Majority Acquisition + Injection of Growth Capital Question
Hi guys,
I have a quick question regarding a deal where there are two things happening, one of which is a majority acquisition where owners get a ton of liquidity, but retain a significant minority portion, and the other is an infusion of growth capital. How would this be modelled/structured?
- Let's assume this is a cash/debt free transaction. So the fact that this is a majority acquisition, this should be modelled like an LBO, and any infusion of capital (for growth) is just considered as a use of cash? IE. A $10M Purchase Price + $5M Growth Capital = $15M total uses of cash (plus fees, etc.). The valuation of the company is still considered the purchase price at the point of the transaction and infusion of capital?
Would that be correct?
- OR, Would this be considered two separate transactions? One is an LBO, the second is a growth equity type transaction with a pre/post valuation?
Thanks all!
Had this situation on the most recent deal I did and structured it similar to your first idea. The growth capex we capitalized was agreed upon and treated as seller debt so it effectively washed out in the sources and uses and purchase price remained the same to the seller.
i.e. Sources: $15m cash (from buyer); Uses: $10m Purchase Price (to seller), $5m "Debt" (to balance sheet)
How is a seller note serviced? Are you expecting the $5M to be amortized, or bear interest?
It's not a seller note, or debt owed to the sellers, it's effectively "debt" owed by the sellers to the company. Not interest bearing in any way, more of a legal concept than a financial one.
If the infusion of growth capital is by the same party at the same time this would simply be overfunding and is separate from the valuation of the company.

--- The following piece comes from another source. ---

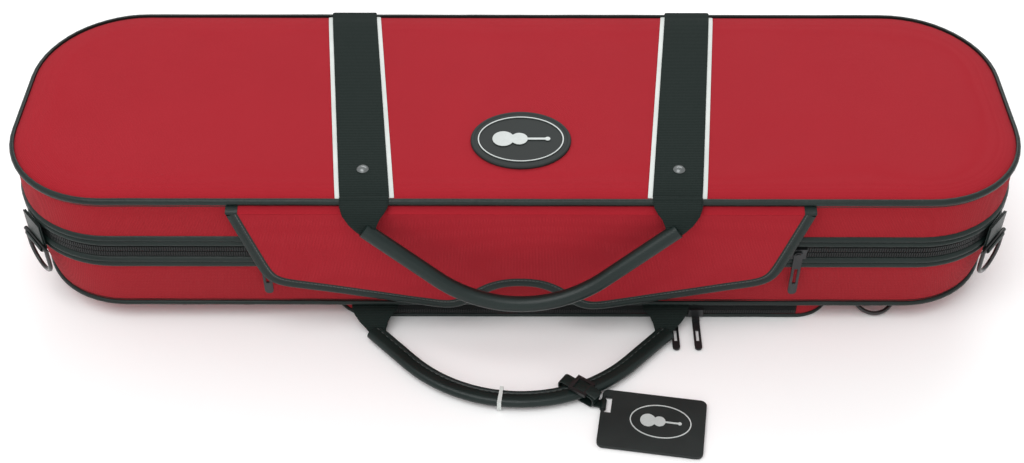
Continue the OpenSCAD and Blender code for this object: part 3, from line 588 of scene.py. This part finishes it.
# the cloth hinge: one continuous strip over the whole back
hinge_l = WALL_L - 2 * CORNER_R
HINGE_FOOT, HINGE_RISE, HINGE_T = 70.7, 34.6, 0.62
hinge = Shape()
hinge_path = []
for i in range(25):
    z = HINGE_FOOT + HINGE_RISE * i / 24
    swell = 0.55 * math.exp(-(((z - SPLIT_Z) / 7) ** 2))
    hinge_path.append(Vector((0, BACK_Y + 0.08 + swell, z)))
hinge_x = [-hinge_l / 2 + hinge_l * i / 90 for i in range(91)]
hinge_profile = [(x, 0.0) for x in hinge_x] + [(x, HINGE_T) for x in reversed(hinge_x)]
hinge.sweep([(p, ALONG_X, ALONG_Y) for p in hinge_path], hinge_profile)
hinge_cloth = hinge.done("hinge_cloth", SHADED_RED_CLOTH, "cloth", None, ("hinge_fabric_lower", "hinge_fabric_upper"))
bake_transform(hinge_cloth)


# ---- straps ---------------------------------------------------------------------------------------
WEBBING_T, BACK_LIFT = 1.35, 1.15
# heights of the webbing on the back wall, from the lid down past the hinge to the base
BACK_ZS = (126, 112, 104, 98, 95, 92.5, 90, 88, 86, 83.5, 81, 78, 74, 71, 62, 50, 38, 30)
# where it passes the base's piping: distance from the foot of the wall, and height
BACK_FOOT = ((2.6, 26.5), (3.5, 23.5), (3.55, 20.5), (2.9, 18.6), (0.8, 17.45))
# how it leaves the base and gathers into the lower grip: y, height, share of its width
LOWER_TAIL = ((-104, 18.45, 1.0), (-109.5, 18.3, 1.0), (-113.6, 17.7, 0.97), (-117.0, 15.6, 0.84),
              (-120.5, 13.0, 0.68), (-124.5, 10.6, 0.5), (-129.0, 8.6, 0.36), (-134.0, 7.6, 0.3))


def strap_centre(side, y):
    return MIDDLE_X + side * (STRAP_X + math.tan(LEAN) * (y - FRONT_Y - 3))


def top_path(side, lift, y0, y1):
    """Points over the padded lid, along a strap's leaning middle line."""
    out = []
    for i in range(61):
        y = y0 + (y1 - y0) * i / 60
        x = strap_centre(side, y)
        out.append(Vector((x, y, dome_z(x, y) + lift)))
    return out


def arc_over(x, y, r, a0, a1, n, way):
    """Points of a bend round the lid's edge, seen along X; angles from level, way -1 for the front."""
    return [Vector((x, y + way * u, LID_Z + v)) for u, v in arc_profile(0, 0, r, a0, a1, n)]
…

This is quite common (eg to fund working capital needs, capex etc in the early life of the deal). If it’s subsequent it’s valued independently at each point but that’s mostly theoretical - never heard of that happening very shortly after each other or virtually simultaneously
If it is overfunding, that funding adds to cash in assets, and the balance into buyer equity since the buyer is funding the growth capital. Wouldn't this dilute any other shareholder, for example the owner that might be rolling over a minority position? Let's assume a seller rolls over 20% of the equity portion, I suppose we could model 20% before any growth capital (so they are diluted by the $ value of growth capital), and 20% after growth capital (no dilution to the seller)?
I think you need to let go of this ‘growth capital’ notion. There are a few ways to do this and dependent on yours needs / negotiations. What do you need this for so we can focus on something practical?